A second consideration was in the larger system and the process whereby Aboriginal communities are funded for the development of their social and adult education programs. The Department of Indian and Northern Affairs Canada funds most of the programs and organizations through Aboriginal Human Resource Development Agreements (AHRDA). Funding on reserves is sometimes accomplished through an elaborate system of allocation that is based on old ideas of how Aboriginal people should be governed. Selection of new programming is difficult if the program has not already been approved by an AHRDA agreement. This lack of direct connection to Department of Indian and Northern Affairs Canada funding has made it difficult for NILA to connect and get their message to the communities and people who need them. The spending choices are not easy in many northern communities. How do communities measure their needs for literacy when there are high demands for clean drinking water and safe housing? Typically, each provincial government also has a department devoted to Aboriginal concerns, but they primarily consider NILA a national organization and only fund activities on a project basis versus core funding. NILA saw their role as moving the literacy issue further up the wish list of needs in remote communities.
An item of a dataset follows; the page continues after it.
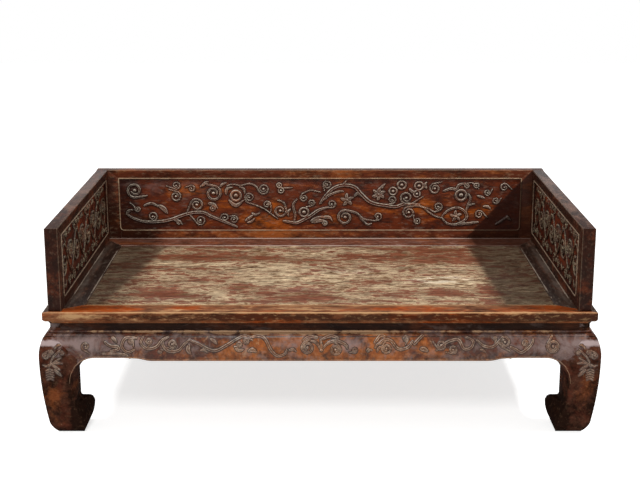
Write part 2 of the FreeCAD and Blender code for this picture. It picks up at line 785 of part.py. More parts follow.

NILA has been the middle player stuck between tops and bottoms, as described by Barry Oshry (1996). Oshry described the plight of the middles as living in a tearing world. He said, “What you want from them, they don’t have; they need to go to others to get it. And what others want from them, they need to come to you to get”
(p. 15). This project presented an opportunity for NILA to develop leadership strategies on how they deal with the tops, or program funders, and the bottoms, or organizations and individuals who need the information, referrals, and resources offered by NILA.